I've shelved this for now. The pipeline is there, the build and deploy stages work, and the tests would work if the runner didn't kernel panic when Kapsule tries to create a container. If anyone reading this has ideas, I'm all ears.

What's next: custom container images

The biggest item on my plate is custom container images. Right now, Kapsule uses stock distribution images from the Incus image server. They work, but they're not optimized for our use case—things like the NVIDIA stub packages I mentioned above need to live somewhere, and "just install them at container creation time" adds latency and fragility.

Incus uses distrobuilder for image creation, so the plan is straightforward: image definitions live in a directory in the Kapsule repo, a CI pipeline invokes distrobuilder to build them, and the images get published to a server.

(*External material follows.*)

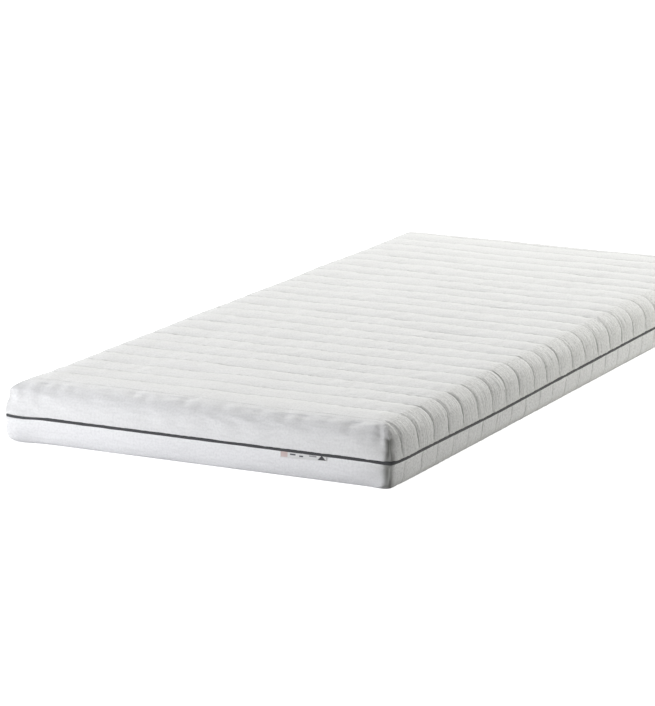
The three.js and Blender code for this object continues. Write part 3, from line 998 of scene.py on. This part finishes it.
def make_stitches(name, paths, thread):
    """Stitches along the paths, as a plain mesh."""
    verts = np.concatenate(paths)
    edges, start = [], 0
    for path in paths:
        edges += [(start + k, start + k + 1) for k in range(len(path) - 1)]
        start += len(path)
    guide_mesh = bpy.data.meshes.new(name + "_guide")
    guide_mesh.from_pydata(verts.tolist(), edges, [])
    guide = linked(name + "_guide", guide_mesh)
    tree = stitch_tree(thread)
    modifier = guide.modifiers.new("stitches", "NODES")
    modifier.node_group = tree
    sockets = {item.name: item.identifier for item in tree.interface.items_tree if item.in_out == "INPUT"}
    modifier[sockets["Pitch"]] = STITCH_PITCH
    modifier[sockets["Stitch length"]] = STITCH_LENGTH
    modifier[sockets["Thread radius"]] = THREAD_RADIUS
    modifier[sockets["Seed"]] = STITCH_SEED
    bpy.context.view_layer.update()
    graph = bpy.context.evaluated_depsgraph_get()
    mesh = bpy.data.meshes.new_from_object(guide.evaluated_get(graph))
    mesh.name = name
    bpy.data.objects.remove(guide)
    return linked(name, mesh)


# ---- materials ---------------------------------------------------------------------------

UPPER_WHITE = (0.80, 0.80, 0.792, 1)
LOWER_WHITE = (0.87, 0.87, 0.87, 1)
# The colour of the painted shade in creases, darts and by the piping, and how far it darkens.
PAINTED_SHADE = (0.3, 0.3, 0.285, 1)
PAINTED_SHADE_STRENGTH = 0.85
CHARCOAL = (0.03, 0.031, 0.033, 1)
WORN_CHARCOAL = (0.085, 0.086, 0.09, 1)
TAPE_WHITE = (0.78, 0.78, 0.77, 1)
TAPE_SHADE = (0.66, 0.66, 0.65, 1)
WEDGE_SHADE = (0.05, 0.05, 0.055, 1)
THREAD_WHITE = (0.7, 0.7, 0.69, 1)
THREAD_SHADE = (0.55, 0.55, 0.54, 1)

# The tape's plain marks: left, right, top and foot on the flat tape, and their colour.
LABEL_MARKS = (
    ((1.5 * MM, 17 * MM, -1 * MM, 10.3 * MM), (0.61, 0.49, 0.47, 1)),
    ((22 * MM, 35 * MM, 1.9 * MM, 5.5 * MM), (0.1, 0.1, 0.11, 1)),
    ((43 * MM, 52 * MM, 3.8 * MM, 7.4 * MM), (0.09, 0.09, 0.1, 1)),
    ((65 * MM, 82 * MM, 0.8 * MM, 4.4 * MM), (0.3, 0.3, 0.31, 1)),
)
WEDGE_LEFT = 92 * MM
WEDGE_RIGHT = 95 * MM
WEDGE_FOOT = 10.2 * MM
WEDGE_SLOPE = 0.8
MARK_EDGE = 0.4 * MM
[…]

The "published to a server" part is where it gets political. I talked to Ben Cooksley about hosting Kapsule images on KDE infrastructure, and he's—understandably—not yet convinced that Kapsule needs its own image server. It's a fair pushback. This is all still experimental, and spinning up image hosting infrastructure for a project that might change direction is a reasonable thing to be cautious about.

So for now, I'll host the images on my own server. They probably won't be the default, since the server is in the US and download speeds won't be great for everyone. But they'll be available for testing and for anyone who wants the NVIDIA integration or other Kapsule-specific tweaks. I'll bug Ben again when the image story is more fleshed out and there's a clearer case for why KDE infrastructure should host them.

Beyond that: get the Konsole MRs (!1182 and !1183) reviewed and merged, and figure out why CI kills the kernel. The usual.